## SUPPLIED DATA
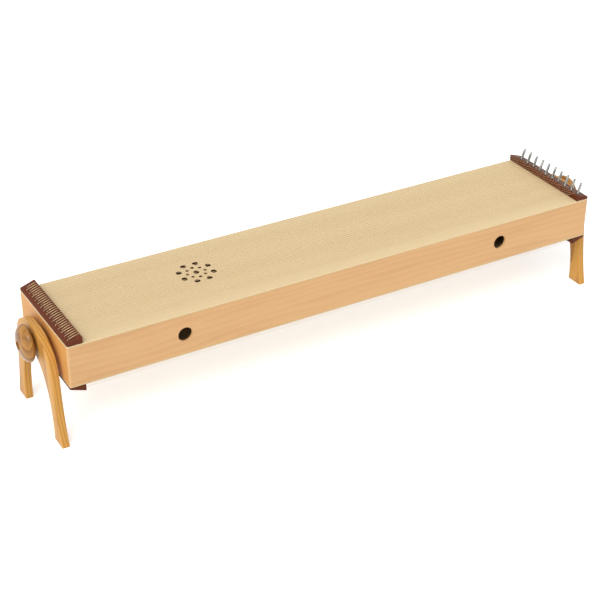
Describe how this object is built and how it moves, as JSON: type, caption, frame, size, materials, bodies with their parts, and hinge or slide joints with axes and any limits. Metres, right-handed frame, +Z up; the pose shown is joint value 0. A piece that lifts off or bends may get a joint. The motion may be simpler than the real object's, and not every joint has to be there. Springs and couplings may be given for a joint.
{
  "type": "monochord",
  "caption": "Long shallow wooden string box with strings on both faces, wedge rails, tuning pins and a drilled rosette, hung between two arched stands.",
  "frame": {"origin": "on the floor, under the middle of the box", "axes": "+X along the strings from the hitch end to the tuning pins, +Y to the rear side, away from the side with the two sound holes, +Z up"},
  "size_m": [1.3272, 0.241, 0.2584],
  "materials": {
    "spruce": "satin",
    "side_wood": "satin",
    "rail_wood": "satin",
    "stand_wood": "satin",
    "knob_wood": "satin",
    "pin_steel": "satin",
    "string_steel": "polished",
    "bolt_steel": "satin",
    "bush_brass": "satin",
    "washer_black": "matte"
  },
  "bodies": {
    "soundbox": {"soundboard_top": "spruce", "soundboard_underside": "spruce", "front_side": "side_wood", "rear_side": "side_wood", "left_end_block": "side_wood", "right_end_block": "side_wood", "brace_1": "spruce", "brace_2": "spruce", "brace_3": "spruce", "brace_4": "spruce", "top_hitch_rail": "rail_wood", "top_pin_rail": "rail_wood", "underside_hitch_rail": "rail_wood", "underside_pin_rail": "rail_wood", "left_spacer": "washer_black", "right_spacer": "washer_black", "left_pivot_bolt": "bolt_steel", "right_pivot_bolt": "bolt_steel", "left_block_bush": "bush_brass", "right_block_bush": "bush_brass"},
    "left_stand": {"left_stand": "stand_wood"},
    "left_knob_washer": {"left_knob_washer": "washer_black"},
    "left_knob": {"left_knob": "knob_wood", "left_knob_bush": "bush_brass"},
    "right_stand": {"right_stand": "stand_wood"},
    "right_knob_washer": {"right_knob_washer": "washer_black"},
    "right_knob": {"right_knob": "knob_wood", "right_knob_bush": "bush_brass"},
    "tuning_pin_01": {"tuning_pin_01": "pin_steel"},
    "tuning_pin_02": {"tuning_pin_02": "pin_steel"},
    "tuning_pin_03": {"tuning_pin_03": "pin_steel"},
    "tuning_pin_04": {"tuning_pin_04": "pin_steel"},
    "tuning_pin_05": {"tuning_pin_05": "pin_steel"},
    "tuning_pin_06": {"tuning_pin_06": "pin_steel"},
    "tuning_pin_07": {"tuning_pin_07": "pin_steel"},
    "tuning_pin_08": {"tuning_pin_08": "pin_steel"},
    "tuning_pin_09": {"tuning_pin_09": "pin_steel"},
    "tuning_pin_10": {"tuning_pin_10": "pin_steel"},
    "tuning_pin_11": {"tuning_pin_11": "pin_steel"},
    "tuning_pin_12": {"tuning_pin_12": "pin_steel"},
    "tuning_pin_13": {"tuning_pin_13": "pin_steel"},
    "tuning_pin_14": {"tuning_pin_14": "pin_steel"},
    "tuning_pin_15": {"tuning_pin_15": "pin_steel"},
    "tuning_pin_16": {"tuning_pin_16": "pin_steel"},
    "tuning_pin_17": {"tuning_pin_17": "pin_steel"},
    "tuning_pin_18": {"tuning_pin_18": "pin_steel"},
    "tuning_pin_19": {"tuning_pin_19": "pin_steel"},
    "tuning_pin_20": {"tuning_pin_20": "pin_steel"},
    "tuning_pin_21": {"tuning_pin_21": "pin_steel"},
    "tuning_pin_22": {"tuning_pin_22": "pin_steel"},
    "tuning_pin_23": {"tuning_pin_23": "pin_steel"},
    "tuning_pin_24": {"tuning_pin_24": "pin_steel"},
    "tuning_pin_25": {"tuning_pin_25": "pin_steel"},
    "tuning_pin_26": {"tuning_pin_26": "pin_steel"},
    "tuning_pin_27": {"tuning_pin_27": "pin_steel"},
    "tuning_pin_28": {"tuning_pin_28": "pin_steel"},
    "tuning_pin_29": {"tuning_pin_29": "pin_steel"},
    "tuning_pin_30": {"tuning_pin_30": "pin_steel"}
  },
  "joints": [
    {"name": "left_stand_turn", "type": "hinge", "parent": "soundbox", "child": "left_stand", "pos_m": [-0.62675, 0, 0.1795], "axis": [-1, 0, 0], "continuous": true},
    {"name": "left_knob_travel", "type": "slide", "parent": "soundbox", "child": "left_knob_washer", "axis": [-1, 0, 0], "range_m": [0, 0.003]},
    {"name": "left_knob_turn", "type": "hinge", "parent": "left_knob_washer", "child": "left_knob", "pos_m": [-0.6482, 0, 0.1795], "axis": [-1, 0, 0], "range_deg": [0, 720]},
    {"name": "right_stand_turn", "type": "hinge", "parent": "soundbox", "child": "right_stand", "pos_m": [0.62675, 0, 0.1795], "axis": [1, 0, 0], "continuous": true},
    {"name": "right_knob_travel", "type": "slide", "parent": "soundbox", "child": "right_knob_washer", "axis": [1, 0, 0], "range_m": [0, 0.003]},
    {"name": "right_knob_turn", "type": "hinge", "parent": "right_knob_washer", "child": "right_knob", "pos_m": [0.6482, 0, 0.1795], "axis": [1, 0, 0], "range_deg": [0, 720]},
    {"name": "tuning_pin_01_turn", "type": "hinge", "parent": "soundbox", "child": "tuning_pin_01", "pos_m": [0.5865, -0.11005, 0.23678], "axis": [0.3144, 0, 0.9493], "continuous": true},
    {"name": "tuning_pin_02_turn", "type": "hinge", "parent": "soundbox", "child": "tuning_pin_02", "pos_m": [0.594, -0.10265, 0.2343], "axis": [0.3144, 0, 0.9493], "continuous": true},
    {"name": "tuning_pin_03_turn", "type": "hinge", "parent": "soundbox", "child": "tuning_pin_03", "pos_m": [0.6015, -0.09525, 0.23182], "axis": [0.3144, 0, 0.9493], "continuous": true},
    {"name": "tuning_pin_04_turn", "type": "hinge", "parent": "soundbox", "child": "tuning_pin_04", "pos_m": [0.5865, -0.08785, 0.23678], "axis": [0.3144, 0, 0.9493], "continuous": true},
    {"name": "tuning_pin_05_turn", "type": "hinge", "parent": "soundbox", "child": "tuning_pin_05", "pos_m": [0.594, -0.08045, 0.2343], "axis": [0.3144, 0, 0.9493], "continuous": true},
    {"name": "tuning_pin_06_turn", "type": "hinge", "parent": "soundbox", "child": "tuning_pin_06", "pos_m": [0.6015, -0.07305, 0.23182], "axis": [0.3144, 0, 0.9493], "continuous": true},
    {"name": "tuning_pin_07_turn", "type": "hinge", "parent": "soundbox", "child": "tuning_pin_07", "pos_m": [0.5865, -0.06565, 0.23678], "axis": [0.3144, 0, 0.9493], "continuous": true},
    {"name": "tuning_pin_08_turn", "type": "hinge", "parent": "soundbox", "child": "tuning_pin_08", "pos_m": [0.594, -0.05825, 0.2343], "axis": [0.3144, 0, 0.9493], "continuous": true},
    {"name": "tuning_pin_09_turn", "type": "hinge", "parent": "soundbox", "child": "tuning_pin_09", "pos_m": [0.6015, -0.05085, 0.23182], "axis": [0.3144, 0, 0.9493], "continuous": true},
    {"name": "tuning_pin_10_turn", "type": "hinge", "parent": "soundbox", "child": "tuning_pin_10", "pos_m": [0.5865, -0.04345, 0.23678], "axis": [0.3144, 0, 0.9493], "continuous": true},
    {"name": "tuning_pin_11_turn", "type": "hinge", "parent": "soundbox", "child": "tuning_pin_11", "pos_m": [0.594, -0.03605, 0.2343], "axis": [0.3144, 0, 0.9493], "continuous": true},
    {"name": "tuning_pin_12_turn", "type": "hinge", "parent": "soundbox", "child": "tuning_pin_12", "pos_m": [0.6015, -0.02865, 0.23182], "axis": [0.3144, 0, 0.9493], "continuous": true},
    {"name": "tuning_pin_13_turn", "type": "hinge", "parent": "soundbox", "child": "tuning_pin_13", "pos_m": [0.5865, -0.02125, 0.23678], "axis": [0.3144, 0, 0.9493], "continuous": true},
    {"name": "tuning_pin_14_turn", "type": "hinge", "parent": "soundbox", "child": "tuning_pin_14", "pos_m": [0.594, -0.01385, 0.2343], "axis": [0.3144, 0, 0.9493], "continuous": true},
    {"name": "tuning_pin_15_turn", "type": "hinge", "parent": "soundbox", "child": "tuning_pin_15", "pos_m": [0.6015, -0.00645, 0.23182], "axis": [0.3144, 0, 0.9493], "continuous": true},
    {"name": "tuning_pin_16_turn", "type": "hinge", "parent": "soundbox", "child": "tuning_pin_16", "pos_m": [0.5865, 0.00095, 0.23678], "axis": [0.3144, 0, 0.9493], "continuous": true},
    {"name": "tuning_pin_17_turn", "type": "hinge", "parent": "soundbox", "child": "tuning_pin_17", "pos_m": [0.594, 0.00835, 0.2343], "axis": [0.3144, 0, 0.9493], "continuous": true},
    {"name": "tuning_pin_18_turn", "type": "hinge", "parent": "soundbox", "child": "tuning_pin_18", "pos_m": [0.6015, 0.01575, 0.23182], "axis": [0.3144, 0, 0.9493], "continuous": true},
    {"name": "tuning_pin_19_turn", "type": "hinge", "parent": "soundbox", "child": "tuning_pin_19", "pos_m": [0.5865, 0.02315, 0.23678], "axis": [0.3144, 0, 0.9493], "continuous": true},
    {"name": "tuning_pin_20_turn", "type": "hinge", "parent": "soundbox", "child": "tuning_pin_20", "pos_m": [0.594, 0.03055, 0.2343], "axis": [0.3144, 0, 0.9493], "continuous": true},
    {"name": "tuning_pin_21_turn", "type": "hinge", "parent": "soundbox", "child": "tuning_pin_21", "pos_m": [0.6015, 0.03795, 0.23182], "axis": [0.3144, 0, 0.9493], "continuous": true},
    {"name": "tuning_pin_22_turn", "type": "hinge", "parent": "soundbox", "child": "tuning_pin_22", "pos_m": [0.5865, 0.04535, 0.23678], "axis": [0.3144, 0, 0.9493], "continuous": true},
    {"name": "tuning_pin_23_turn", "type": "hinge", "parent": "soundbox", "child": "tuning_pin_23", "pos_m": [0.594, 0.05275, 0.2343], "axis": [0.3144, 0, 0.9493], "continuous": true},
    {"name": "tuning_pin_24_turn", "type": "hinge", "parent": "soundbox", "child": "tuning_pin_24", "pos_m": [0.6015, 0.06015, 0.23182], "axis": [0.3144, 0, 0.9493], "continuous": true},
    {"name": "tuning_pin_25_turn", "type": "hinge", "parent": "soundbox", "child": "tuning_pin_25", "pos_m": [0.5865, 0.06755, 0.23678], "axis": [0.3144, 0, 0.9493], "continuous": true},
    {"name": "tuning_pin_26_turn", "type": "hinge", "parent": "soundbox", "child": "tuning_pin_26", "pos_m": [0.594, 0.07495, 0.2343], "axis": [0.3144, 0, 0.9493], "continuous": true},
    {"name": "tuning_pin_27_turn", "type": "hinge", "parent": "soundbox", "child": "tuning_pin_27", "pos_m": [0.6015, 0.08235, 0.23182], "axis": [0.3144, 0, 0.9493], "continuous": true},
    {"name": "tuning_pin_28_turn", "type": "hinge", "parent": "soundbox", "child": "tuning_pin_28", "pos_m": [0.5865, 0.08975, 0.23678], "axis": [0.3144, 0, 0.9493], "continuous": true},
    {"name": "tuning_pin_29_turn", "type": "hinge", "parent": "soundbox", "child": "tuning_pin_29", "pos_m": [0.594, 0.09715, 0.2343], "axis": [0.3144, 0, 0.9493], "continuous": true},
    {"name": "tuning_pin_30_turn", "type": "hinge", "parent": "soundbox", "child": "tuning_pin_30", "pos_m": [0.6015, 0.10455, 0.23182], "axis": [0.3144, 0, 0.9493], "continuous": true}
  ],
  "couplings": [
    {"joint": "left_knob_travel", "follows": "left_knob_turn", "m_per_rad": 0.0002387},
    {"joint": "right_knob_travel", "follows": "right_knob_turn", "m_per_rad": 0.0002387}
  ]
}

## REQUIRED WORK
Show every line from the listing above in which the string "caption" appears.

## SOLVED PROBLEM
Describe how this object is built and how it moves, as JSON: type, caption, frame, size, materials, bodies with their parts, and hinge or slide joints with axes and any limits. Metres, right-handed frame, +Z up; the pose shown is joint value 0. A piece that lifts off or bends may get a joint. The motion may be simpler than the real object's, and not every joint has to be there. Springs and couplings may be given for a joint.
  "caption": "Long shallow wooden string box with strings on both faces, wedge rails, tuning pins and a drilled rosette, hung between two arched stands.",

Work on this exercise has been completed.